Can you retype only the lines from the one with "obj.parent = empty" through the final line of the material, exactly as given?

[Stored data entries]
#####
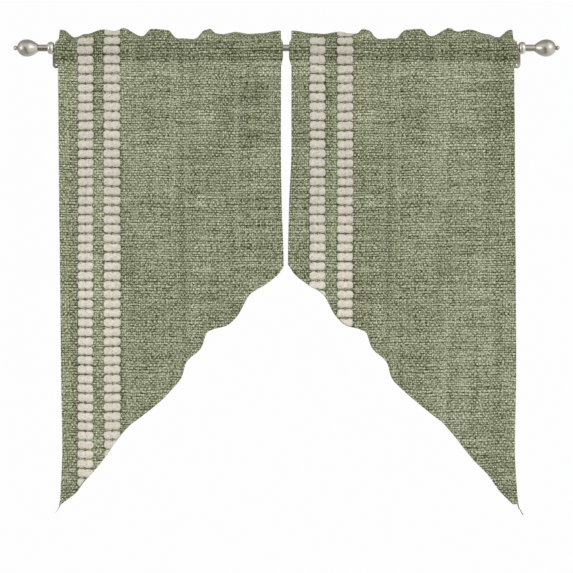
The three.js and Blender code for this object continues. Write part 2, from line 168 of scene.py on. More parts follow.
def forward(out, down):
    places, values = [], []
    for f in FOLDS:
        reach = np.clip((down + SEAM_LOW) / (float(hem_down(f["low"])) + SEAM_LOW), 0, 1.15)
        places.append(f["top"] + (f["low"] - f["top"]) * reach)
        values.append(f["forward_top"] + (f["forward_low"] - f["forward_top"]) * np.sqrt(np.clip(reach, 0, 1)))
    return wave(places, values, out)


def ripple(out, down, seed):
    """Small unevenness of the hang, in mm: slow swells, and finer ones near the hem."""
    rng = np.random.default_rng(seed)
    total = np.zeros_like(out * 1.0)
    for length_u, length_v, size in ((150, 700, 0.8), (88, 420, 0.8), (52, 300, 0.55), (31, 170, 0.3)):
        for _ in range(3):
            a, b = rng.uniform(-0.35, 0.35), rng.uniform(0, 2 * np.pi)
            total += size * 0.7 * np.sin(2 * np.pi * (out / length_u * rng.uniform(0.8, 1.25) + down / length_v * a) + b)
    return total


def pucker(u, seed):
    """Fine gathers along the stitching, 0 to 1."""
    rng = np.random.default_rng(seed + 100)
    total = np.zeros_like(u * 1.0)
    for length, size in ((26.0, 1.0), (17.0, 0.7), (11.5, 0.4), (47.0, 0.6)):
        a, b = rng.uniform(0, 6.28, 2)
        total += size * np.sin(2 * np.pi * u / length + a + 1.1 * np.sin(2 * np.pi * u / (length * 4.3) + b))
    return np.clip(0.5 + total / 4.2, 0, 1)


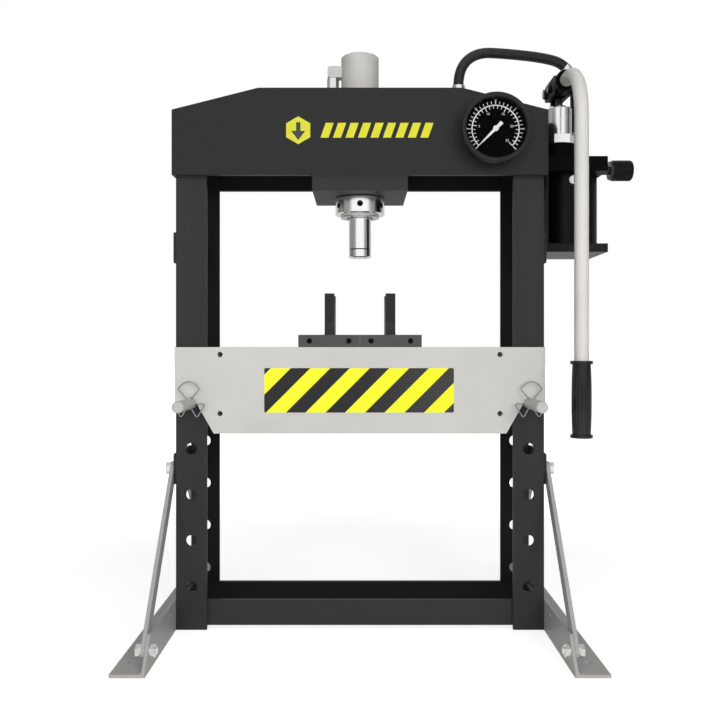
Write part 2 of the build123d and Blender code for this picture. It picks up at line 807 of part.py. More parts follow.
def gauge_case():
    """The gauge's cup, with the stem that screws into the manifold."""
    r = gauge_case_d / 2
    floor = gauge_back_y - gauge_back
    stem = stem_d / 2
    stem_end = gauge_back_y + stem_length
    points = [(0, stem_end), (stem, stem_end), (stem, gauge_back_y), (r - gauge_back, gauge_back_y)]
    points += [(r, floor), (r, gauge_front_y), (r - gauge_wall, gauge_front_y)]
    points += [(r - gauge_wall, floor), (0, floor)]
    return facing_front(points)


def gauge_bezel():
    """The ring that holds the glass on the case."""
    r = bezel_d / 2
    case = gauge_case_d / 2 + thread_clear
    lip = gauge_case_d / 2 - gauge_wall
    glass_front = gauge_front_y - glass_thick
    front = glass_front - bezel_lip
    points = [(lip, front + bezel_edge), (lip + bezel_edge, front)]
    points += [(r - bezel_edge, front), (r, front + bezel_edge)]
    points += [(r, front + bezel_lip + bezel_skirt), (case, front + bezel_lip + bezel_skirt)]
    points += [(case, glass_front), (lip, glass_front)]
    return facing_front(points)


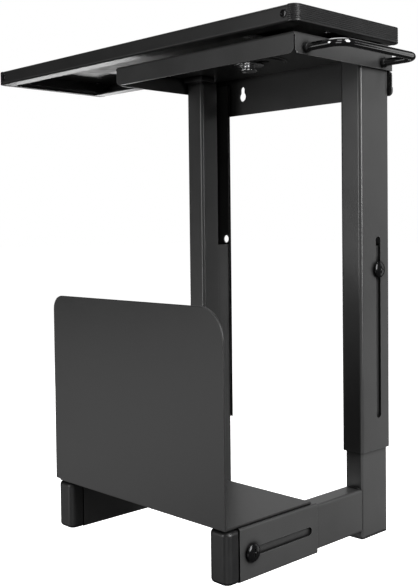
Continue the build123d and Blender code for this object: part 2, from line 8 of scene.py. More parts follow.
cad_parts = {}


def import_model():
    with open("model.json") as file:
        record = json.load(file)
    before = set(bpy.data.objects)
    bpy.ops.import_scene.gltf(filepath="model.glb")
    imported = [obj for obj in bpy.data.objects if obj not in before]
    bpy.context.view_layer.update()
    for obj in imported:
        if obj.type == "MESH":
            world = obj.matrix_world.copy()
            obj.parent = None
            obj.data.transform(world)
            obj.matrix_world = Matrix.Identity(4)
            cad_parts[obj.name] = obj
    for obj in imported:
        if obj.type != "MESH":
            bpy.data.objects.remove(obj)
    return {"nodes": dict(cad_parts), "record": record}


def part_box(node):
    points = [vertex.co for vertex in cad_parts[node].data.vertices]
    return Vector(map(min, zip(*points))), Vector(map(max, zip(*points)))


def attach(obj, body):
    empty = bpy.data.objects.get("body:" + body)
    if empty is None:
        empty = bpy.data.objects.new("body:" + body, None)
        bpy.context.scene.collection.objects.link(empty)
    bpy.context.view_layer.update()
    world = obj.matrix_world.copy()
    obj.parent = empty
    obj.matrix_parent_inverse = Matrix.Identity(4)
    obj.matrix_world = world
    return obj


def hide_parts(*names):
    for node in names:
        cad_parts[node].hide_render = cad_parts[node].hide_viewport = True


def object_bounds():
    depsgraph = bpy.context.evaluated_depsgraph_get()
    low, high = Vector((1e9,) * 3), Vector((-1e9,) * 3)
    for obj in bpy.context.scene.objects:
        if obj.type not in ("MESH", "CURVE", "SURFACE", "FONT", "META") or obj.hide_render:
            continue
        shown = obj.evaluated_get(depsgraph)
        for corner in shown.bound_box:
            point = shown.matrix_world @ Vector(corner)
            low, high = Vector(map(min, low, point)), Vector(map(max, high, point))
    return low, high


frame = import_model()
#####
▶ **Solution for this problem**
    obj.parent = empty
    obj.matrix_parent_inverse = Matrix.Identity(4)
    obj.matrix_world = world
    return obj


def hide_parts(*names):
    for node in names:
        cad_parts[node].hide_render = cad_parts[node].hide_viewport = True


def object_bounds():
    depsgraph = bpy.context.evaluated_depsgraph_get()
    low, high = Vector((1e9,) * 3), Vector((-1e9,) * 3)
    for obj in bpy.context.scene.objects:
        if obj.type not in ("MESH", "CURVE", "SURFACE", "FONT", "META") or obj.hide_render:
            continue
        shown = obj.evaluated_get(depsgraph)
        for corner in shown.bound_box:
            point = shown.matrix_world @ Vector(corner)
            low, high = Vector(map(min, low, point)), Vector(map(max, high, point))
    return low, high


frame = import_model()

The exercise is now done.